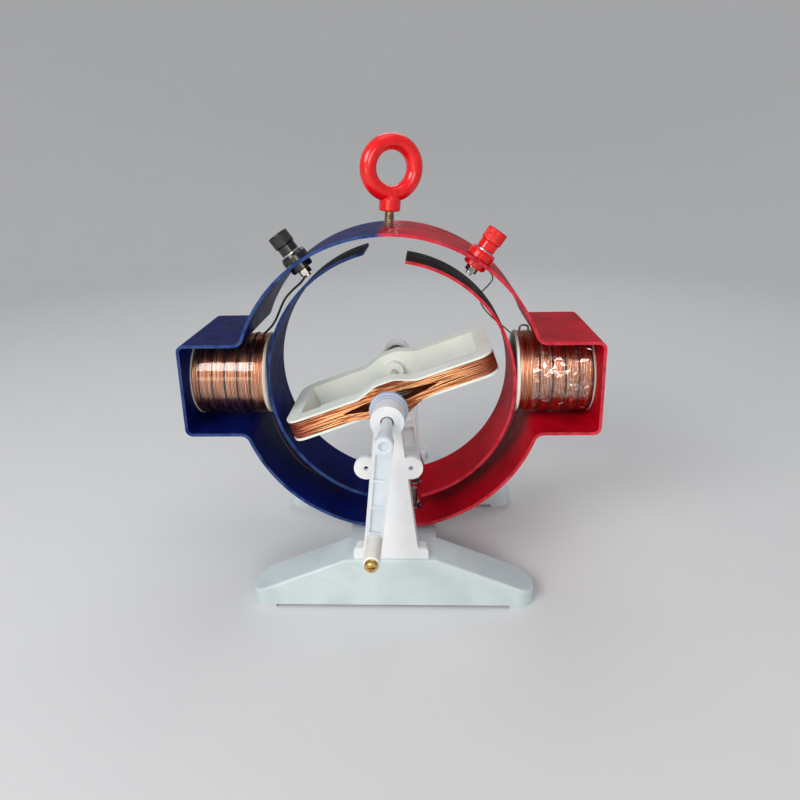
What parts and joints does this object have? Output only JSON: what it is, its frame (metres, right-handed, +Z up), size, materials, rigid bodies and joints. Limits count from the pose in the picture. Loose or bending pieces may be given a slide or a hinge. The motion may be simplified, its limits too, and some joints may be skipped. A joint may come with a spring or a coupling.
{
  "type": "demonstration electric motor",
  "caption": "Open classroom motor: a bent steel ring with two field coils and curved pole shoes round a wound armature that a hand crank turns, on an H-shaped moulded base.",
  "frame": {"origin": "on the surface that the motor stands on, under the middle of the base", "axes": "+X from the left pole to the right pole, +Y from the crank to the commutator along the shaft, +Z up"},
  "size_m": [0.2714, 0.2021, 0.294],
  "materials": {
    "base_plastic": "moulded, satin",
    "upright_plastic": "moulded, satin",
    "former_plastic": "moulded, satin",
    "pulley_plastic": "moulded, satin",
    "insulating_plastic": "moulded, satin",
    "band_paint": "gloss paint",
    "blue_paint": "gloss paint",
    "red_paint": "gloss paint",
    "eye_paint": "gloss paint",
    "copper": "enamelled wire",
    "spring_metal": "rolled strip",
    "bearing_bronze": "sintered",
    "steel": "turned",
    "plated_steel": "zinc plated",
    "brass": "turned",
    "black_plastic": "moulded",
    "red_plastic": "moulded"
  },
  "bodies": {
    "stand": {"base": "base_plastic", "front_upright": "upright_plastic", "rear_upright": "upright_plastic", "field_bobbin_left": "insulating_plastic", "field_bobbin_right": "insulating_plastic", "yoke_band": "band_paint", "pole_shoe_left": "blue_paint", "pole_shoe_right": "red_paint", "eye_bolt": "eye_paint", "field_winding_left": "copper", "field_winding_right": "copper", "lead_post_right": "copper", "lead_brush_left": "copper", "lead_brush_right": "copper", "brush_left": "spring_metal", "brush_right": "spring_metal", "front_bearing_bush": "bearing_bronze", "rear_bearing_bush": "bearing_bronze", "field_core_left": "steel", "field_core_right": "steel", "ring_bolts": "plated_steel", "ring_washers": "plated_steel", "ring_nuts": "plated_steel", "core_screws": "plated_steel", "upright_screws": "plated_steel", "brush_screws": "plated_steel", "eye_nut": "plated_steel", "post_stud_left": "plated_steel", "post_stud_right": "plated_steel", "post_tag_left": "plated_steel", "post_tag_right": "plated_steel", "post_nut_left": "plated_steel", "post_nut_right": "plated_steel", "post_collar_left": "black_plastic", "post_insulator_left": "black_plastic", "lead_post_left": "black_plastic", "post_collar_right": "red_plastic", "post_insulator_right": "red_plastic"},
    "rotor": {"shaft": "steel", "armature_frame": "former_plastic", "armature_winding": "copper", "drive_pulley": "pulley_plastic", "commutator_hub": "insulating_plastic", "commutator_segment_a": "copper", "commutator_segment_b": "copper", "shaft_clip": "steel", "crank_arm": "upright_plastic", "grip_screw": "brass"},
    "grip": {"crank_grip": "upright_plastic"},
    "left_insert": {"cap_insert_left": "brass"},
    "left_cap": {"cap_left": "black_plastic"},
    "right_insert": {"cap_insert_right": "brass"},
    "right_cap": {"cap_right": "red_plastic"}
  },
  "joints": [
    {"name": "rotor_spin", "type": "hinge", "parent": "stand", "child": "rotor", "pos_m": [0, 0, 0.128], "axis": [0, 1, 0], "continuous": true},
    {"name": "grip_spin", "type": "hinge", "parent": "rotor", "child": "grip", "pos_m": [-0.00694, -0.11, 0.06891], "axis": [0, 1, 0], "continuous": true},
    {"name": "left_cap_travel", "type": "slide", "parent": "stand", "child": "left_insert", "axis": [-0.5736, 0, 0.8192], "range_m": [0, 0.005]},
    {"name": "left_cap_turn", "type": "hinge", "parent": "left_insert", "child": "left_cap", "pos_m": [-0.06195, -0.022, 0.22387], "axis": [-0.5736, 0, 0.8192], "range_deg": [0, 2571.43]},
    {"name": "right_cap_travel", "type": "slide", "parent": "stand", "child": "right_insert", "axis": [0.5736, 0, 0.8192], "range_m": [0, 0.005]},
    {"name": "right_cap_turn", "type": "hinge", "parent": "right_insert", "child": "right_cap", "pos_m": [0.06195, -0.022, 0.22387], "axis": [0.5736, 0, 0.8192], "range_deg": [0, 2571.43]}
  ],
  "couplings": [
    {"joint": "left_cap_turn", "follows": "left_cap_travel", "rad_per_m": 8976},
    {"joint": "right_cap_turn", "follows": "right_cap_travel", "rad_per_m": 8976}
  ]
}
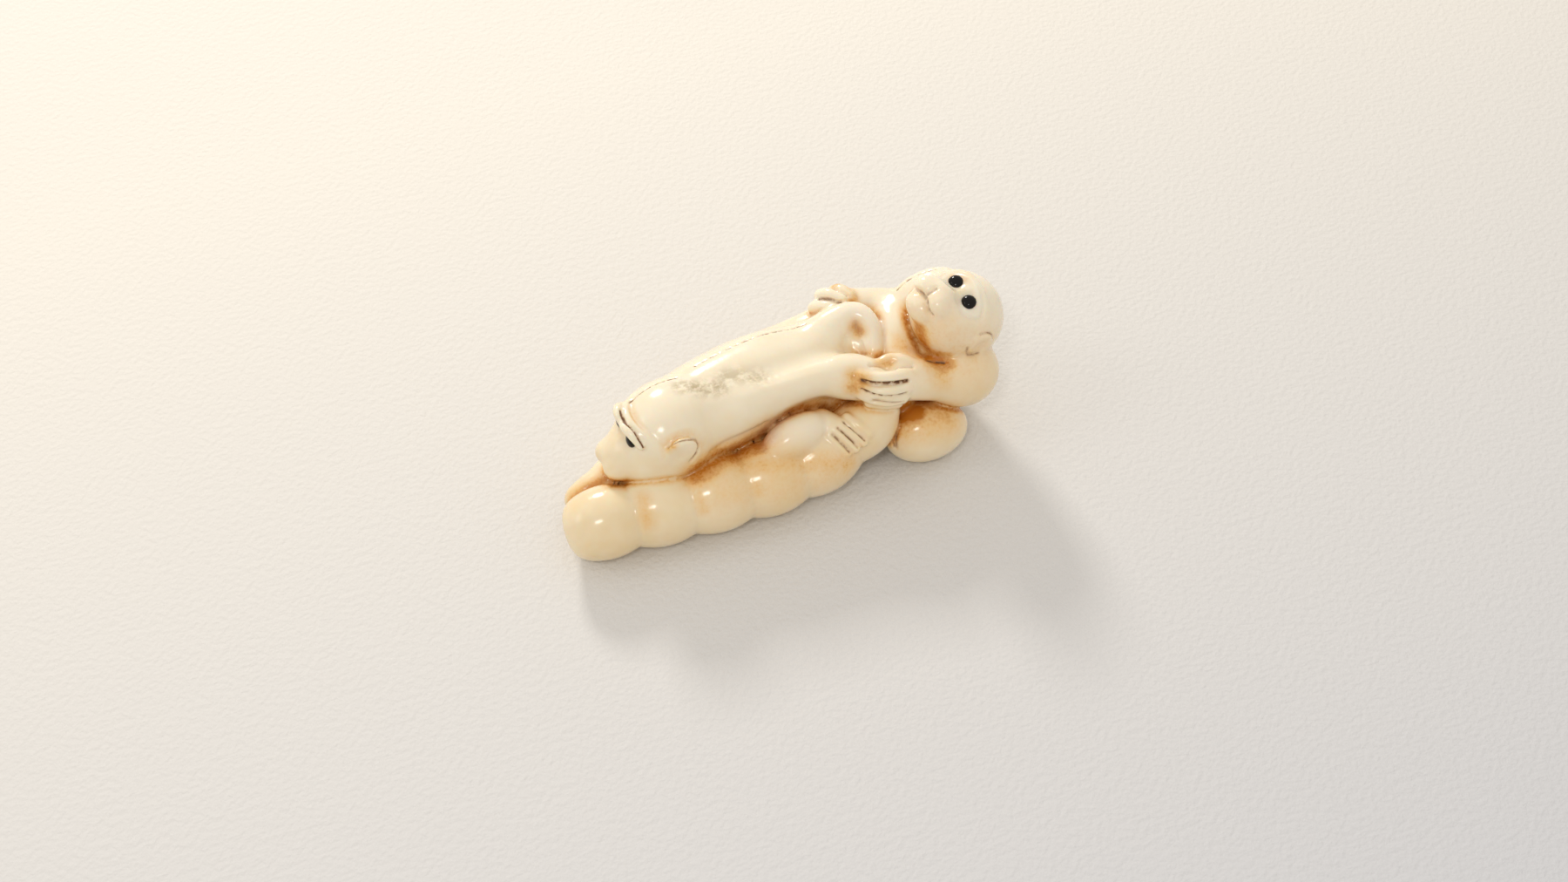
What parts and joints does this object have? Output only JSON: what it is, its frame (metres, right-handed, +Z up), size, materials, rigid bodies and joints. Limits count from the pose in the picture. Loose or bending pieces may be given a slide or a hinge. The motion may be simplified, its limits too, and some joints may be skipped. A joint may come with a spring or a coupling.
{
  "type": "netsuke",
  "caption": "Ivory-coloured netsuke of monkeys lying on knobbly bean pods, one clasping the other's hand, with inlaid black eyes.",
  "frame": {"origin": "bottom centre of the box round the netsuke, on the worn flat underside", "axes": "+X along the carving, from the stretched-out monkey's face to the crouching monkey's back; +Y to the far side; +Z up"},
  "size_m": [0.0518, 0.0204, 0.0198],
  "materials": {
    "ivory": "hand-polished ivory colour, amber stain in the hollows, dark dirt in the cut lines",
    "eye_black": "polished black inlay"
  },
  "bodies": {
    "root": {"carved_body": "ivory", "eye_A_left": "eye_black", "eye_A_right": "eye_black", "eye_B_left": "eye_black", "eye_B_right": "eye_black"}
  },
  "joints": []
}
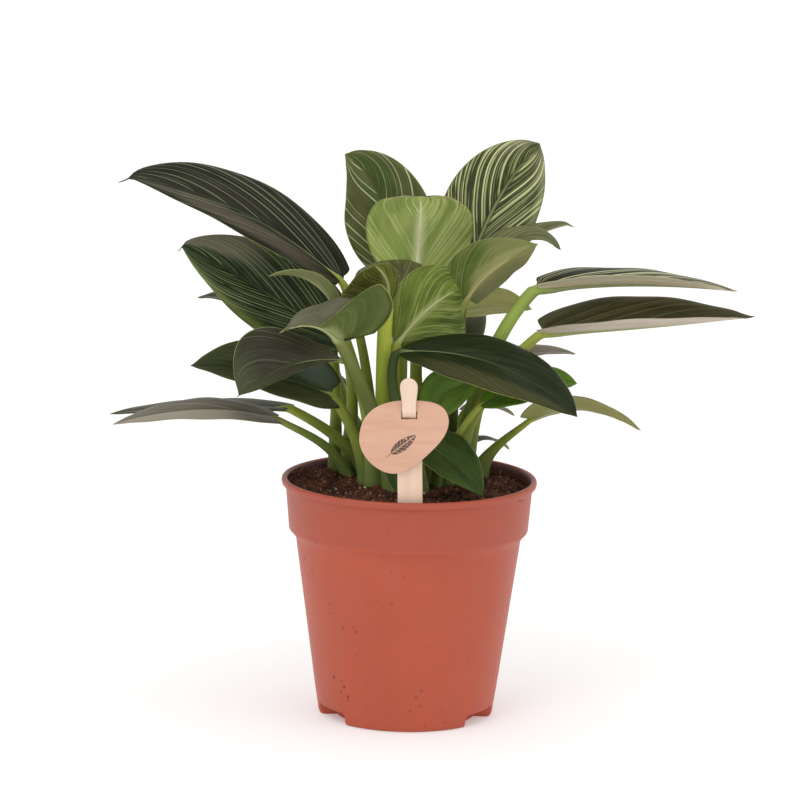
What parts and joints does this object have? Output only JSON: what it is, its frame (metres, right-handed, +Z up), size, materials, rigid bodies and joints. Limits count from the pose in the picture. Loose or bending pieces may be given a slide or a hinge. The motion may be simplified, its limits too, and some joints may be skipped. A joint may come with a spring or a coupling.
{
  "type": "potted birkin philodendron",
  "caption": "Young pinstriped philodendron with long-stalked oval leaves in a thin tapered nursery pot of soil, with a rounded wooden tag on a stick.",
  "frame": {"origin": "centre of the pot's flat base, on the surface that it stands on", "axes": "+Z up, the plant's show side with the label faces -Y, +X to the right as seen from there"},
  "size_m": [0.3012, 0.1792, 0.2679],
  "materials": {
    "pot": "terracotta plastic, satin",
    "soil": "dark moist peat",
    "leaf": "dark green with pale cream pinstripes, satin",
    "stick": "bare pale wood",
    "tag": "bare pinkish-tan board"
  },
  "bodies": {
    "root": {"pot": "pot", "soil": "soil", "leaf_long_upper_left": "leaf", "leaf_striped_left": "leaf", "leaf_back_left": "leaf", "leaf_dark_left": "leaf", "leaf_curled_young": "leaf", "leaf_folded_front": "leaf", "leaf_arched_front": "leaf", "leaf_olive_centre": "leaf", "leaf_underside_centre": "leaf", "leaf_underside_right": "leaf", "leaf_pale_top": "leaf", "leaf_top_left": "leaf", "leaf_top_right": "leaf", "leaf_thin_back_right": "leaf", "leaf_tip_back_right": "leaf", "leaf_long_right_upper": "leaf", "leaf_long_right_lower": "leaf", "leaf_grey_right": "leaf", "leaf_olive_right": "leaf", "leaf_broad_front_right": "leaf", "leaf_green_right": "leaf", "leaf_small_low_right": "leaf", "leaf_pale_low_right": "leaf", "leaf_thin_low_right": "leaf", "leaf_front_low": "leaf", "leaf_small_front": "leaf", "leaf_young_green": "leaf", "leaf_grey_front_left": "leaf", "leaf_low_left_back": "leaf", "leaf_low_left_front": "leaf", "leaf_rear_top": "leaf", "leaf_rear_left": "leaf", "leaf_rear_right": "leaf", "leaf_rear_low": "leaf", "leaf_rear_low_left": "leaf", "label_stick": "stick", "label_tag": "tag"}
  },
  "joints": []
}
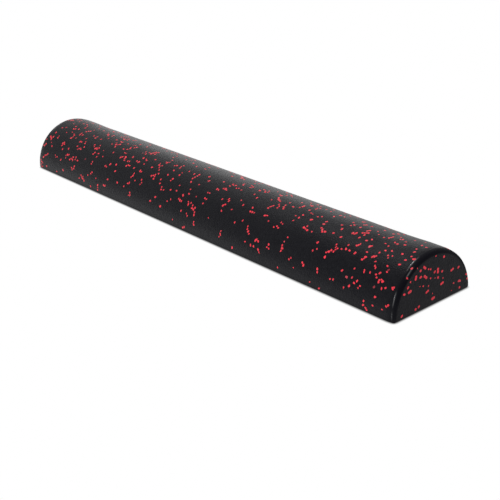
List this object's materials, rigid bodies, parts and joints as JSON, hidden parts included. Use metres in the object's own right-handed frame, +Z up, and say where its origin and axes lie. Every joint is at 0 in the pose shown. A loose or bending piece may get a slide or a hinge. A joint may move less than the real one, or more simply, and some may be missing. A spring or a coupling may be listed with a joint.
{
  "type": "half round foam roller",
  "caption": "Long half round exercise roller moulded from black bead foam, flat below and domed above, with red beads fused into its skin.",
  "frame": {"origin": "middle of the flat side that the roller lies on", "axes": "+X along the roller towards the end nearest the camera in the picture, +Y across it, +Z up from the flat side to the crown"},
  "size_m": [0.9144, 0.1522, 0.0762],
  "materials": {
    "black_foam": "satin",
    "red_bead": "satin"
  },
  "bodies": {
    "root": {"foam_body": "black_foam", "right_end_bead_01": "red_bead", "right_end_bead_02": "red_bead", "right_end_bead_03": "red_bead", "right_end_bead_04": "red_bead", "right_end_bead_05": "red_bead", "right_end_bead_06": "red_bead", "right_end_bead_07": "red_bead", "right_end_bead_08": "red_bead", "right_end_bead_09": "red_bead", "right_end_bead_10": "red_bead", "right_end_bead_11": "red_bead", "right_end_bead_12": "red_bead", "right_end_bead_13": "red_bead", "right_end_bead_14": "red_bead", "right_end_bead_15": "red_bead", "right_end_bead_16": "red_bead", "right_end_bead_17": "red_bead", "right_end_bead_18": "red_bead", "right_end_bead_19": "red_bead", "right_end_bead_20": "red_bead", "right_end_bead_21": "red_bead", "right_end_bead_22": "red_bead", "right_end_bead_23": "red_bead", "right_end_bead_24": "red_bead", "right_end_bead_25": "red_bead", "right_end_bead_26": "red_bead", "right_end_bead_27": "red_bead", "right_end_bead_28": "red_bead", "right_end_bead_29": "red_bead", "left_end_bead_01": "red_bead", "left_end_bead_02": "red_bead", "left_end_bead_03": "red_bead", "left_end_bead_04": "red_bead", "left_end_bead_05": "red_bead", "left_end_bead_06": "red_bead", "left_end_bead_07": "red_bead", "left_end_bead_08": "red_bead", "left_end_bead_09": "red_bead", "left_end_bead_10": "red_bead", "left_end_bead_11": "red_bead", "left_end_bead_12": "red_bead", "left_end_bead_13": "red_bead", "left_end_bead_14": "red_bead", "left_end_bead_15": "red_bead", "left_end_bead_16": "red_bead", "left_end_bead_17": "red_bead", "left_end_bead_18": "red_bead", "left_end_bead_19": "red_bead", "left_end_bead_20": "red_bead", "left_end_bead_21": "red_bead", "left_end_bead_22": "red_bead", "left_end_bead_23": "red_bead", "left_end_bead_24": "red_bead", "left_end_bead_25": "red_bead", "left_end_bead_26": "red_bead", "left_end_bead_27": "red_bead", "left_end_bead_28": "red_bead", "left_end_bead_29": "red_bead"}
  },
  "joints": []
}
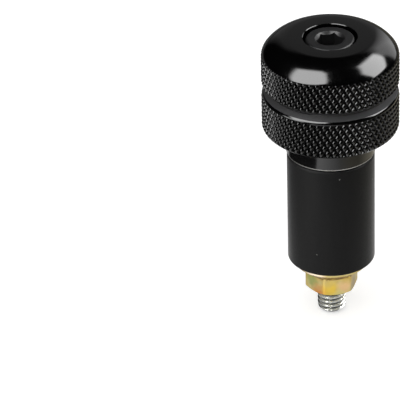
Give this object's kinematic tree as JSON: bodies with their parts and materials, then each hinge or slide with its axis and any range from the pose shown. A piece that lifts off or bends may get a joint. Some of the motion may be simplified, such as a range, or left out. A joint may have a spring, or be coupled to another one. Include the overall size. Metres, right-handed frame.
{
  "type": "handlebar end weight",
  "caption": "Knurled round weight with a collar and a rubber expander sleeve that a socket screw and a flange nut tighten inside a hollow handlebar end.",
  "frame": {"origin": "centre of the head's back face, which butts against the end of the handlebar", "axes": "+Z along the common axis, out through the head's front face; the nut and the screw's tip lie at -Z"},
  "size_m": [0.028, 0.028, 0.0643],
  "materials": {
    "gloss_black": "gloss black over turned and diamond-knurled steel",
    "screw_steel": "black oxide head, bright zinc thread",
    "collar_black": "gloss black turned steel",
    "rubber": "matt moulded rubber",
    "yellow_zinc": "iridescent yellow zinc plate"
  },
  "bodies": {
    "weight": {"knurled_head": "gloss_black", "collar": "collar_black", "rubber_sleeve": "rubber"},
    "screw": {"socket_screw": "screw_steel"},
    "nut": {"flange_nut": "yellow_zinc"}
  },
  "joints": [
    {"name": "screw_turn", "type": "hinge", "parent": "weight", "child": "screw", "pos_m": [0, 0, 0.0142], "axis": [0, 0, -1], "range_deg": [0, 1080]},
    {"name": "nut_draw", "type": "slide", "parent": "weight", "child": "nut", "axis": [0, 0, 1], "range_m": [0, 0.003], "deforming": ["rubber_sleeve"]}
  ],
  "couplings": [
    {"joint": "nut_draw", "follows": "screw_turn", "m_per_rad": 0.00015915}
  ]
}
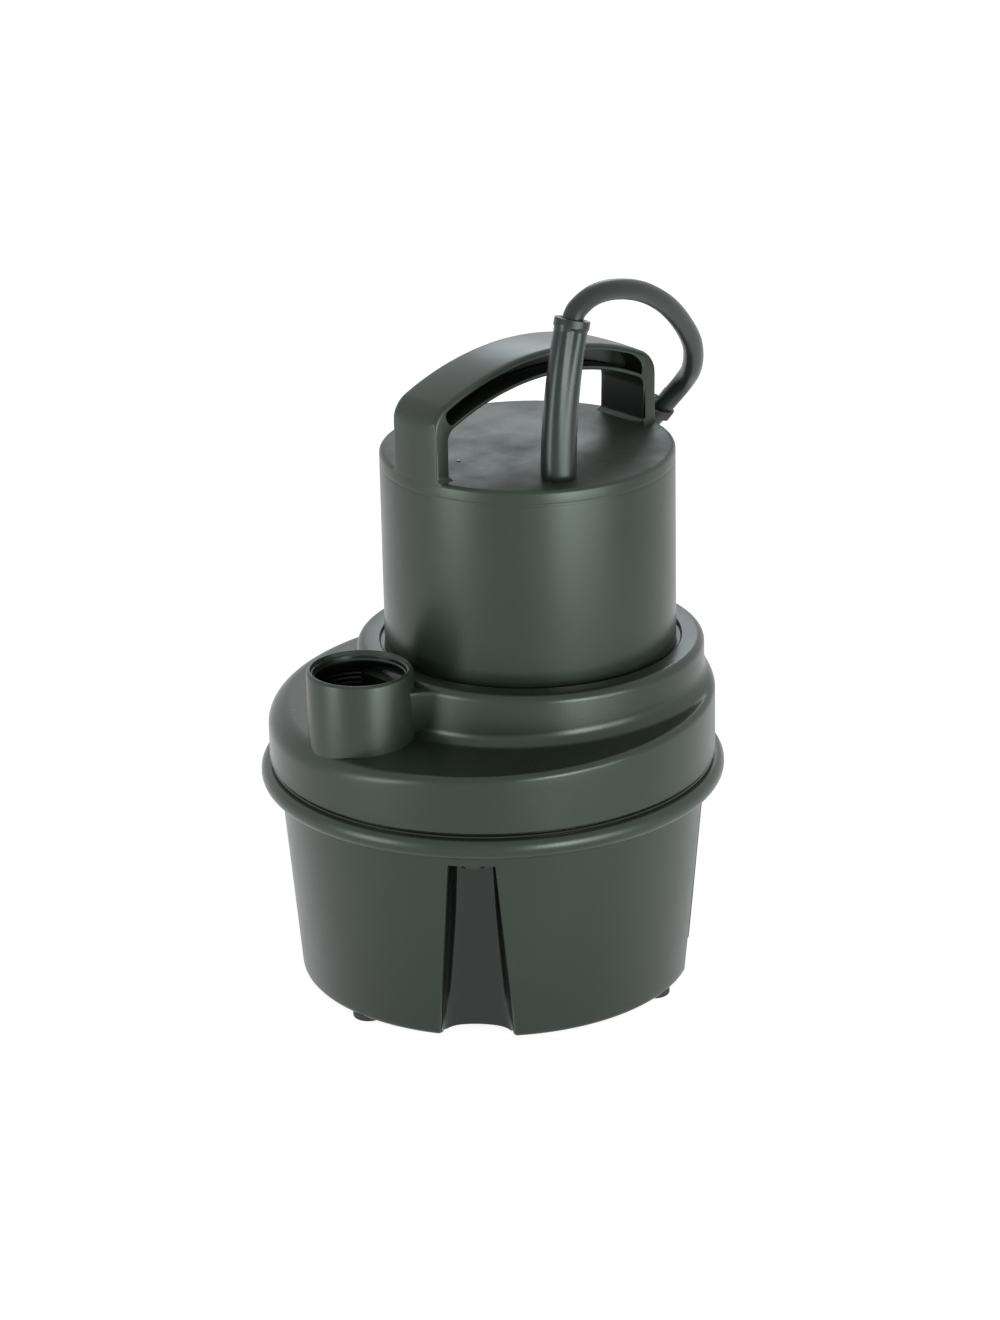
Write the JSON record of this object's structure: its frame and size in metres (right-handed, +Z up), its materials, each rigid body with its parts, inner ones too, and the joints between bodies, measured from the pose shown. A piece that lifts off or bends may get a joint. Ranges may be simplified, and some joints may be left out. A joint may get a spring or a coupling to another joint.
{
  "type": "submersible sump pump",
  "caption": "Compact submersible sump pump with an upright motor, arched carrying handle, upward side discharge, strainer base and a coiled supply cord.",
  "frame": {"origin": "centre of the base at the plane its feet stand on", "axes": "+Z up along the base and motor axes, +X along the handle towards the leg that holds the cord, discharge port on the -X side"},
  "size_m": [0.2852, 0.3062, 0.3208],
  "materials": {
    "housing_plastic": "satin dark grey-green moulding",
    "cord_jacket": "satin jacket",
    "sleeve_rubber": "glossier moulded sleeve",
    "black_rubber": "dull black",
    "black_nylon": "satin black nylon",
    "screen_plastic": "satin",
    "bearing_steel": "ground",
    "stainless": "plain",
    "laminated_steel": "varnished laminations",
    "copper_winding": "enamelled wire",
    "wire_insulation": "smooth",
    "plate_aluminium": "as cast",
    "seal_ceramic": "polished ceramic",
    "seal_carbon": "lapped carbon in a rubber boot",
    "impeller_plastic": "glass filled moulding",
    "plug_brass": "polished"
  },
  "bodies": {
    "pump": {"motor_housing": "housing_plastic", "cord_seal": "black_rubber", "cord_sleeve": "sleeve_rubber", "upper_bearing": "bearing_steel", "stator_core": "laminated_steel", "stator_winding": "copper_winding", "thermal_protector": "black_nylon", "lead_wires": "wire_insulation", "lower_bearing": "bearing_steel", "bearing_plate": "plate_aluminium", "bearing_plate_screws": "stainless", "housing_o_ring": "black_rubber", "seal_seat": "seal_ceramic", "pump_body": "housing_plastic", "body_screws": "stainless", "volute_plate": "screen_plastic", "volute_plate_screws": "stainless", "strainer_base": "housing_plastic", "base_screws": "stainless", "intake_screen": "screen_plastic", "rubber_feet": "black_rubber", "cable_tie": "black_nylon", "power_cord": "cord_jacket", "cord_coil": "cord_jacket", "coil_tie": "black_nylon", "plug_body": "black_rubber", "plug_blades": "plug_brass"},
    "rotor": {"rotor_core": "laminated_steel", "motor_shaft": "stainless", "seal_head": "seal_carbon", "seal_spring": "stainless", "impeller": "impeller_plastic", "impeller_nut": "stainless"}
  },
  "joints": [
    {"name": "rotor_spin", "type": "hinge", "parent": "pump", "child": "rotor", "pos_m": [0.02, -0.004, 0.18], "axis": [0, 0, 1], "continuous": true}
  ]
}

★ ★ ★ ★ ★

**Instructions for the task**
Check each line of these records for the string "that" and state only how many lines have it.

**Result of the task**
8